# YOUR GOAL
Repeat word for word the opening stretch of the entries, from the first line through the line containing "the cover ring.".

3D code data:
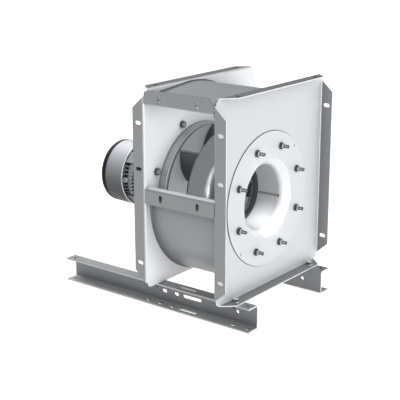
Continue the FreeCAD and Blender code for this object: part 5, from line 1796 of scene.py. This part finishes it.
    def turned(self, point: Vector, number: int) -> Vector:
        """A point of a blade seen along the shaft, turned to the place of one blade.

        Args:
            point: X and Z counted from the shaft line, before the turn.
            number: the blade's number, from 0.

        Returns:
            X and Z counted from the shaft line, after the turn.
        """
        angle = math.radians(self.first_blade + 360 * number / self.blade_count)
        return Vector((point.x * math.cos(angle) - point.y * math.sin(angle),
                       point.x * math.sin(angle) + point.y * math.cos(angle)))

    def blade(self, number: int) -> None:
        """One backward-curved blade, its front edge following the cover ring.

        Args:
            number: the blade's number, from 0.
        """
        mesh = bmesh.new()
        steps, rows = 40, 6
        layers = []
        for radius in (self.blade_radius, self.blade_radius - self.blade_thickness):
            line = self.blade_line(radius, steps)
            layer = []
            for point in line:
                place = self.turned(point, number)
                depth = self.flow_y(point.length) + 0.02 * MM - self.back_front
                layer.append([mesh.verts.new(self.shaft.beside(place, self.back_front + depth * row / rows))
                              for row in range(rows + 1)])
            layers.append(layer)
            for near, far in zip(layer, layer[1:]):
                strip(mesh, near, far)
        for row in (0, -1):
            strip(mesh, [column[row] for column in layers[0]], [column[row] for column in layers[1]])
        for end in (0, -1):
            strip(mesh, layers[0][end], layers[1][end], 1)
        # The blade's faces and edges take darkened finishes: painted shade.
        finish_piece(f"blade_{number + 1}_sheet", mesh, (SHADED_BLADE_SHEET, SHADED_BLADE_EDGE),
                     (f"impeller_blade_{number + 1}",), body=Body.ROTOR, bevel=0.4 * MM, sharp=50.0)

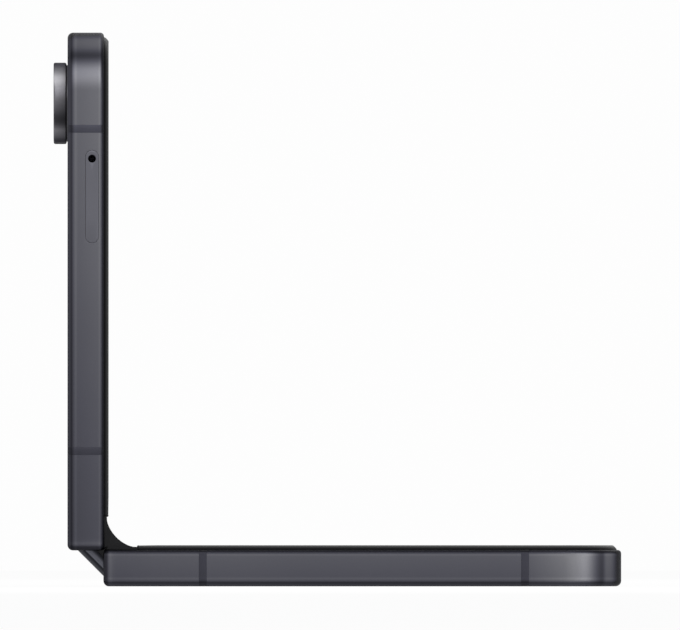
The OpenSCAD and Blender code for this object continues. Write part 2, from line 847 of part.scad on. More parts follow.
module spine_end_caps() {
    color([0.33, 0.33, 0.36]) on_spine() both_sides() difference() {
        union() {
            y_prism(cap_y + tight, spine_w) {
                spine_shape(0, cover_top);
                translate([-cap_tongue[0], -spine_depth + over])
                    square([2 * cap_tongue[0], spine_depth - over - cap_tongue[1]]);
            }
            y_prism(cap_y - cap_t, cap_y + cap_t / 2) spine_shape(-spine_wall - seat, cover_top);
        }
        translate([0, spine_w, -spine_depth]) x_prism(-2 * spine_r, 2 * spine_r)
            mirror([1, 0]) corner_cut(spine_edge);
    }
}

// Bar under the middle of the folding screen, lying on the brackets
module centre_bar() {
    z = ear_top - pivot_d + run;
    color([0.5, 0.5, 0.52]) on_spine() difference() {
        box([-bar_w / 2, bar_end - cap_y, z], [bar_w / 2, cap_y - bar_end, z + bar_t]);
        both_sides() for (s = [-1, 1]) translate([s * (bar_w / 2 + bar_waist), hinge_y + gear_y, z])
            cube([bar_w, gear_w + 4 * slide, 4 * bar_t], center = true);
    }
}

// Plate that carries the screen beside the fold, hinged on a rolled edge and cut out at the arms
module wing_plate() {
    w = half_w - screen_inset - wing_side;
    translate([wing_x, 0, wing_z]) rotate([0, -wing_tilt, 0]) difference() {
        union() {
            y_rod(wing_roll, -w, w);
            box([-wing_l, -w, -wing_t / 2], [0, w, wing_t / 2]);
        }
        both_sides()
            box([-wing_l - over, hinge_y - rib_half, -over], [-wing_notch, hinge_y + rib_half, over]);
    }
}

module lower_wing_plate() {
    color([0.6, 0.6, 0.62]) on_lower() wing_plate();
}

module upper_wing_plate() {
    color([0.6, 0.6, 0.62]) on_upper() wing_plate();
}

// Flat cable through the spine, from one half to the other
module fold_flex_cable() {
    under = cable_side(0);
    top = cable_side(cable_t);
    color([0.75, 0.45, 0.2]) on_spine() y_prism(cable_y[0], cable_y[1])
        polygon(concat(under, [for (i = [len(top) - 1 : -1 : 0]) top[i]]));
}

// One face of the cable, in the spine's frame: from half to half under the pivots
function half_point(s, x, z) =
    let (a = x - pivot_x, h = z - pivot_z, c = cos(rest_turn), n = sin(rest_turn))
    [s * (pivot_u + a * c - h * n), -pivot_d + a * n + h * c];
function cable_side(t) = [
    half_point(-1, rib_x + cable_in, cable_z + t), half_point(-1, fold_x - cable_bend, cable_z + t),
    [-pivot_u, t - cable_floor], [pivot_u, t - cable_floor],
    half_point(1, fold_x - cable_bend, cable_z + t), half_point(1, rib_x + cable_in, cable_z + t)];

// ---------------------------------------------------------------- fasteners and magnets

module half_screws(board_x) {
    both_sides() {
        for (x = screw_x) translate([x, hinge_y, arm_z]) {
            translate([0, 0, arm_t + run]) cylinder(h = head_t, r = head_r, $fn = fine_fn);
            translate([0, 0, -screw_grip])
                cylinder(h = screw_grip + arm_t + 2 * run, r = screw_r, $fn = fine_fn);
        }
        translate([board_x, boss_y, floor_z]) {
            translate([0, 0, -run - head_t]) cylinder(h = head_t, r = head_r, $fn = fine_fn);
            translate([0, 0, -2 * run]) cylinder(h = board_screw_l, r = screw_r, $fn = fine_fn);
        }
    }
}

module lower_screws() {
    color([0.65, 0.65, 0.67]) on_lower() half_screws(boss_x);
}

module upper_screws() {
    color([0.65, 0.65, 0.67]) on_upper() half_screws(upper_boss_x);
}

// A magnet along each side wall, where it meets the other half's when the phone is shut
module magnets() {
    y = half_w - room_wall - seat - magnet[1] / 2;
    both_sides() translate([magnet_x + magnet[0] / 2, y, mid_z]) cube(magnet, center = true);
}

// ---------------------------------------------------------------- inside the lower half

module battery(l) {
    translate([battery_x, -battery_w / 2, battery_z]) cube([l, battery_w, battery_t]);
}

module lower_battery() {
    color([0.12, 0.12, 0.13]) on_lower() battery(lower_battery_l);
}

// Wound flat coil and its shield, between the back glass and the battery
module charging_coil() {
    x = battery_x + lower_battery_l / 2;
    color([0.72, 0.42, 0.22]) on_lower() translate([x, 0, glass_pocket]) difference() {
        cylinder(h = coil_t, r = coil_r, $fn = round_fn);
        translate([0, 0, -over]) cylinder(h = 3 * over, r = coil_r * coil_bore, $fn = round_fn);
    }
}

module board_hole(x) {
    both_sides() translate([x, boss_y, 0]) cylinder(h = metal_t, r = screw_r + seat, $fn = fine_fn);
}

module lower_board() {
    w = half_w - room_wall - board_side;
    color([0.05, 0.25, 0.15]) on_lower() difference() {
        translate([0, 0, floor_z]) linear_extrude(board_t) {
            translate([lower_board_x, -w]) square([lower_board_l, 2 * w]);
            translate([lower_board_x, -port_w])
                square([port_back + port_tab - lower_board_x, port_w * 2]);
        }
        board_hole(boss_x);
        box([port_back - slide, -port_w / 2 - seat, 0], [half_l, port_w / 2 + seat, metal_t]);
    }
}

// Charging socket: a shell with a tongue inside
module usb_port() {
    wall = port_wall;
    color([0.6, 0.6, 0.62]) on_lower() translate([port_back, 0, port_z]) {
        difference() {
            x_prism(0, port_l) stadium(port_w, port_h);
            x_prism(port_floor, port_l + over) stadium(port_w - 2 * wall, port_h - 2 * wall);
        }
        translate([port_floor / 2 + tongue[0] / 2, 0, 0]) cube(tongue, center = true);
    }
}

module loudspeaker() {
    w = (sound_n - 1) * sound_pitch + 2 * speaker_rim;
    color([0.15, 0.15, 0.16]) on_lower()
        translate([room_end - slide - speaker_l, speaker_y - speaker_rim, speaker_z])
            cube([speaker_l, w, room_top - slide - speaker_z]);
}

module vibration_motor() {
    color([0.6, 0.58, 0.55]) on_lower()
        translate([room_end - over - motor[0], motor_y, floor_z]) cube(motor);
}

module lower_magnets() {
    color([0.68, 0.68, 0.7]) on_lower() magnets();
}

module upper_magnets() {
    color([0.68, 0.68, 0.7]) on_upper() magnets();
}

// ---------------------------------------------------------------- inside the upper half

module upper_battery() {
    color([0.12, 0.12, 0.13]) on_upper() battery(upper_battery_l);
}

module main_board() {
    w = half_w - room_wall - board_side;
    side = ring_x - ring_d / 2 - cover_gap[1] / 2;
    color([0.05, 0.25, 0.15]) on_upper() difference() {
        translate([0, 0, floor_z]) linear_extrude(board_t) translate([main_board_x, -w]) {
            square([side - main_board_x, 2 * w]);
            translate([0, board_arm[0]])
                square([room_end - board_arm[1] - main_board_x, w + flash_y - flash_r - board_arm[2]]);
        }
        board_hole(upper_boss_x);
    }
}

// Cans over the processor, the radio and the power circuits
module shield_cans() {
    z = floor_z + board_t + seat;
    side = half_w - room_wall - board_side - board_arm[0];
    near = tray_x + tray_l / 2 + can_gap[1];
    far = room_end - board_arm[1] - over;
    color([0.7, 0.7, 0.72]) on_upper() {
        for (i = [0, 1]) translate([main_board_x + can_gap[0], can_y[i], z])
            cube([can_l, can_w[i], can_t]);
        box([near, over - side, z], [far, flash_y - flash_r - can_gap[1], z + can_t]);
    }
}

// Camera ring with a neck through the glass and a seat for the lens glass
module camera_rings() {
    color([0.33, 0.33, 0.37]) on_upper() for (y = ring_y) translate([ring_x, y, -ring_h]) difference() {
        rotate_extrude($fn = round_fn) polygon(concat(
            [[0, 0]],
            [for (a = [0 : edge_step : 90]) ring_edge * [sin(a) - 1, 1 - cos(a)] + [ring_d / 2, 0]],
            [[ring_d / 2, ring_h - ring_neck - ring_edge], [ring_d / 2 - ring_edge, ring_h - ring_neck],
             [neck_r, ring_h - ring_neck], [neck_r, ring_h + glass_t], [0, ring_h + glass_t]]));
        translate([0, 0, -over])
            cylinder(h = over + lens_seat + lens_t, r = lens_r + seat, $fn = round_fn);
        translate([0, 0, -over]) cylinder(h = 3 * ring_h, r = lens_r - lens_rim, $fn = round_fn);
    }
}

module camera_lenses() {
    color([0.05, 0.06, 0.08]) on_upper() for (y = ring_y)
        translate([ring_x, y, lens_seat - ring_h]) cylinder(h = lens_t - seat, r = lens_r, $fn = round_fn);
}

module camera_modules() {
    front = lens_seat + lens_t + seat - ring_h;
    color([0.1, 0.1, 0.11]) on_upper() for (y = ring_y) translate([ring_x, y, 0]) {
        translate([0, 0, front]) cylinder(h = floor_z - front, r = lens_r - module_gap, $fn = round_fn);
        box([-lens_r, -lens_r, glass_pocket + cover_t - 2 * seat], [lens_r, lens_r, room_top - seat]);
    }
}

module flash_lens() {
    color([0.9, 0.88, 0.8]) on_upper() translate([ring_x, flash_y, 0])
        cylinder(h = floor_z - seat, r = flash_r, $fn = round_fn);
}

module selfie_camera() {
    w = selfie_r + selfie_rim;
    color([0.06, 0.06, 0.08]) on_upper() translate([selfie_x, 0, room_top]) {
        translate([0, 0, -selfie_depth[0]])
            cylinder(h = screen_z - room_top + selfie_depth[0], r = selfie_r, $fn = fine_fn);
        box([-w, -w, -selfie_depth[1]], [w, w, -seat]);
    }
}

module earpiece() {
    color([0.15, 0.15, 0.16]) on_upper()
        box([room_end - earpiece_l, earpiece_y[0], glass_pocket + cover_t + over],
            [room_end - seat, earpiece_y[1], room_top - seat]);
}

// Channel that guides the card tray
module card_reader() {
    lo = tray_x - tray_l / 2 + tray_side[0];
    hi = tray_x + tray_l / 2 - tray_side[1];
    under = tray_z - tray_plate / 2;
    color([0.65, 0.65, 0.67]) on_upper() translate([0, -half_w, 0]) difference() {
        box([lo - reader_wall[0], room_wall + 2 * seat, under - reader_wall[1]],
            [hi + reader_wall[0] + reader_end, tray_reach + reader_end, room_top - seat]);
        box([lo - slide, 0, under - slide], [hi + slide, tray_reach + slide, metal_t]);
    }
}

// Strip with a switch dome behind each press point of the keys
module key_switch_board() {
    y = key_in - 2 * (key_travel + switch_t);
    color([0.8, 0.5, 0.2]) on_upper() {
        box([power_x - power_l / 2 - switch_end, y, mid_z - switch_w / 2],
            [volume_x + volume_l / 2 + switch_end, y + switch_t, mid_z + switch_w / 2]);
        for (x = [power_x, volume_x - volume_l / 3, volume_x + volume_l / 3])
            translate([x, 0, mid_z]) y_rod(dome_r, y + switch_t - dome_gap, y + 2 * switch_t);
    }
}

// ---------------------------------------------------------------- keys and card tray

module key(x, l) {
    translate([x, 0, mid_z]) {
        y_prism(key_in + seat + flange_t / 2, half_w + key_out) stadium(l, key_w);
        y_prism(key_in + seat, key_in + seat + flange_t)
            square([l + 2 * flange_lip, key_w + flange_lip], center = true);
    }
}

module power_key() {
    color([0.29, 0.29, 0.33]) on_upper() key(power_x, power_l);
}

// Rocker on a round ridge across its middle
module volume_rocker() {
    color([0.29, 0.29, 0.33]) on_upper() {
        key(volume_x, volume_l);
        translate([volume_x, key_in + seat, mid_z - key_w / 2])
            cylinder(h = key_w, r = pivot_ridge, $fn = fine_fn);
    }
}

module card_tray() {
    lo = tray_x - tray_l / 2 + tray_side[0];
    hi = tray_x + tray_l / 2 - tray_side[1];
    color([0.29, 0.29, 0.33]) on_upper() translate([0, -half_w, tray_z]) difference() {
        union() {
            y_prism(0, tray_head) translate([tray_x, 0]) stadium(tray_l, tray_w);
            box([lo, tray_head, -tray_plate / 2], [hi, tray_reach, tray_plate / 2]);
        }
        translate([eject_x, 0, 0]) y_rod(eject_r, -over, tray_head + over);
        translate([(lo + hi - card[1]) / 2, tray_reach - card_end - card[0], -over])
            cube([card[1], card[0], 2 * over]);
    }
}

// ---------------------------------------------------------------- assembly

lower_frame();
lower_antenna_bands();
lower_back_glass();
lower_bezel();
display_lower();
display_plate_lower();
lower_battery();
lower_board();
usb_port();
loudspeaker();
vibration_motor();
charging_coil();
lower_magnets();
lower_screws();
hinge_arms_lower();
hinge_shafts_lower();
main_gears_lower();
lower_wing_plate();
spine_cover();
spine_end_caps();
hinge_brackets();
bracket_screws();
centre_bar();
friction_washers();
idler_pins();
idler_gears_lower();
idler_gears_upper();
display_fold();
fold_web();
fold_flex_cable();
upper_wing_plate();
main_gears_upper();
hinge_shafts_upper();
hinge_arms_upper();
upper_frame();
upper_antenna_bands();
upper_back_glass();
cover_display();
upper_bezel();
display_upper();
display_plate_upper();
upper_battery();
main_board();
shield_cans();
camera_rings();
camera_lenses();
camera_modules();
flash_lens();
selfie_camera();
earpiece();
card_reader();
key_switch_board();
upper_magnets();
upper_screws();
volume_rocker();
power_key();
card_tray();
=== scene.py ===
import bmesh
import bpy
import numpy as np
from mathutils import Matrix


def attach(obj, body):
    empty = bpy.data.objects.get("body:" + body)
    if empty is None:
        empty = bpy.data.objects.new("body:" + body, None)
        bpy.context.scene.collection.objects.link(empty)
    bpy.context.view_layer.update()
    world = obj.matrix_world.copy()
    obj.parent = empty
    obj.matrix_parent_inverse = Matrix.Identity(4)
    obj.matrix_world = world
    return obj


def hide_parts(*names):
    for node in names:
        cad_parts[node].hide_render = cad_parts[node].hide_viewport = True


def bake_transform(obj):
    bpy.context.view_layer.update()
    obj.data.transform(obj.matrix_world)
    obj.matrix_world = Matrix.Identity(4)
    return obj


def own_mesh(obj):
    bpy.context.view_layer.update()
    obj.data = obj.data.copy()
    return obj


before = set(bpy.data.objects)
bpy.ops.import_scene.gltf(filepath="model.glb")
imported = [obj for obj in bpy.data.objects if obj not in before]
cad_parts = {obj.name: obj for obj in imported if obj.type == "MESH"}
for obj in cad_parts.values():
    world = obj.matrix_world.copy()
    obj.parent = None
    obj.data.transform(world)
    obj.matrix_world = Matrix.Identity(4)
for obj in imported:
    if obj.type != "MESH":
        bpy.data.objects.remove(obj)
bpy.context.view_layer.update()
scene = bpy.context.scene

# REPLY
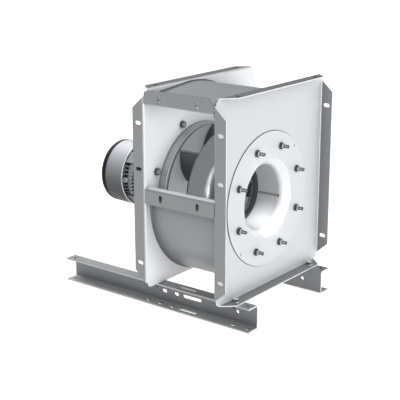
Continue the FreeCAD and Blender code for this object: part 5, from line 1796 of scene.py. This part finishes it.
    def turned(self, point: Vector, number: int) -> Vector:
        """A point of a blade seen along the shaft, turned to the place of one blade.

        Args:
            point: X and Z counted from the shaft line, before the turn.
            number: the blade's number, from 0.

        Returns:
            X and Z counted from the shaft line, after the turn.
        """
        angle = math.radians(self.first_blade + 360 * number / self.blade_count)
        return Vector((point.x * math.cos(angle) - point.y * math.sin(angle),
                       point.x * math.sin(angle) + point.y * math.cos(angle)))

    def blade(self, number: int) -> None:
        """One backward-curved blade, its front edge following the cover ring.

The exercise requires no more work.